Example File Structure:

src/  
└── common/  
    ├── guards/  
    │   └── http-signature-verification.guard.ts  
    └── services/  
        └── logger.service.ts  
└── core/  
    └── services/  
        └── key-management.service.ts  
└── modules/  
    └── inbox/  
        ├── controllers/  
        │   └── inbox.controller.ts  
        └── inbox.module.ts

3.3. Verification Process (canActivate Method)

The canActivate method orchestrates a multi-step verification process:

1. Header Presence Check: Verifies that either a Signature or Authorization header is present.
2. Request Preparation: Constructs a request object suitable for the @peertube/http-signature library, including the original URL, HTTP method, headers, and the raw request body. The raw body is crucial for accurate Digest header verification.
3. Signature Parsing: Uses HttpSignature.parse() to extract components like keyId, algorithm, and signed headers from the signature string. Strict checks ensure all required components are present and valid.
4. Algorithm Validation: Ensures the signature uses a supported algorithm (e.g., rsa-sha256 or hs2019), as per ActivityPub interoperability requirements outlined in the "Key Specifications & Standards" (architecture.md).
5. Date Freshness Check (Replay Protection): If the date header is included in the signature, it verifies that the request timestamp is within an acceptable clock skew (e.g., 5 minutes) to prevent replay attacks.
6. Public Key Retrieval: Uses the injected KeyManagementService (likely a global provider from CoreModule as per modules.md and architecture.md) to fetch the public key associated with the keyId from the parsed signature. For federated interactions, this service is responsible for discovering and caching public keys of remote actors.
7. Signature Verification: Calls HttpSignature.verify() with the parsed signature and the fetched public key. This step cryptographically validates the signature against the request data and headers. If a Digest header was included and signed, this library typically validates it implicitly as part of the overall signature.
8. Error Handling: Catches various errors throughout the process (e.g., missing headers, invalid format, cryptographic mismatch, key not found) and throws specific custom exceptions (HttpSignatureVerificationError, InvalidDigestError) for clear error reporting.

4. Interaction with Other Components

4.1. Application to Controllers

The HttpSignatureVerificationGuard is applied to specific controller methods or entire controllers using the @UseGuards() decorator. As per the endpoints.md document, it is primarily applied to the /inbox endpoint, which is the central point for receiving all incoming federated activities. This application is crucial for the MVP's "Core ActivityPub Federation" capabilities, including the ingestion of edu:Flashcard and edu:FlashcardModel objects (scope.md).
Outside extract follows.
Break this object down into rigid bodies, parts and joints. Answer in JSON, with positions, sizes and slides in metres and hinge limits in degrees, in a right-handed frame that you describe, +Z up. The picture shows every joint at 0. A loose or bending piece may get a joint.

// src/modules/inbox/controllers/inbox.controller.ts  
import { Controller, Post, UseGuards, Body } from '@nestjs/common';  
import { HttpSignatureVerificationGuard } from '../../common/guards/http-signature-verification.guard';  
import { InboxService } from '../services/inbox.service';

@Controller('inbox')  
export class InboxController {  
  constructor(private readonly inboxService: InboxService) {}

  @UseGuards(HttpSignatureVerificationGuard) // Apply the guard here  
  @Post()  
  async handleActivity(@Body() activity: any): Promise<void> {  
    // After successful signature verification, the Data Integrity Guard and  
    // then the InboxService/ActivityHandlerRegistry will process the activity.  
    await this.inboxService.processIncomingActivity(activity);  
    // ...  
  }  
}

4.2. Dependencies on Services

The guard relies on other services for its functionality:

• KeyManagementService: Injected into the guard's constructor to retrieve public keys needed for verification. As indicated by the architecture.md's "Module Structure & Dependencies" diagram, this service likely resides in the core/services directory and is provided globally to ensure its availability across modules. It is responsible for managing and fetching public keys from various sources (e.g., caching, remote HTTP requests to actor profiles).
• LoggerService: Used for consistent and detailed logging of the verification process, including debug information and error reporting. This service is typically provided from the common/services directory.

5. Best Practices for HTTP Signature Guard Implementation

• Strict Conformance: Adhere rigorously to the HTTP Signatures specification and ActivityPub's specific requirements (e.g., required headers, algorithms) to ensure maximum interoperability within the Fediverse.
• Comprehensive Error Handling: Provide granular and informative error messages to aid debugging, while ensuring sensitive information is not exposed. Use custom exceptions to categorize verification failures.
• Clock Skew Tolerance: Implement a reasonable tolerance for clock skew between servers to account for time synchronization differences. The MAX_CLOCK_SKEW_SECONDS constant is crucial for this.
• Robust Key Management: Ensure the KeyManagementService is highly reliable, performs caching of public keys, and handles key rotation and revocation mechanisms if necessary. This is vital for the long-term health of federated connections.
• Performance: Optimize public key retrieval and cryptographic operations, as signature verification can be CPU-intensive under high load. Caching plays a significant role here, as well as considering asynchronous key fetching.
• Logging and Monitoring: Implement detailed logging for successful verifications and, critically, for all failures. Integrate with monitoring systems to detect and alert on unusual patterns of signature verification failures, which could indicate attack attempts or interoperability issues.
• Raw Body Access: Ensure NestJS is configured to provide access to the raw request body (e.g., using express.json({ verify: ... }) middleware) as the Digest header requires the raw body bytes for verification. This is a common point of failure for signature validation.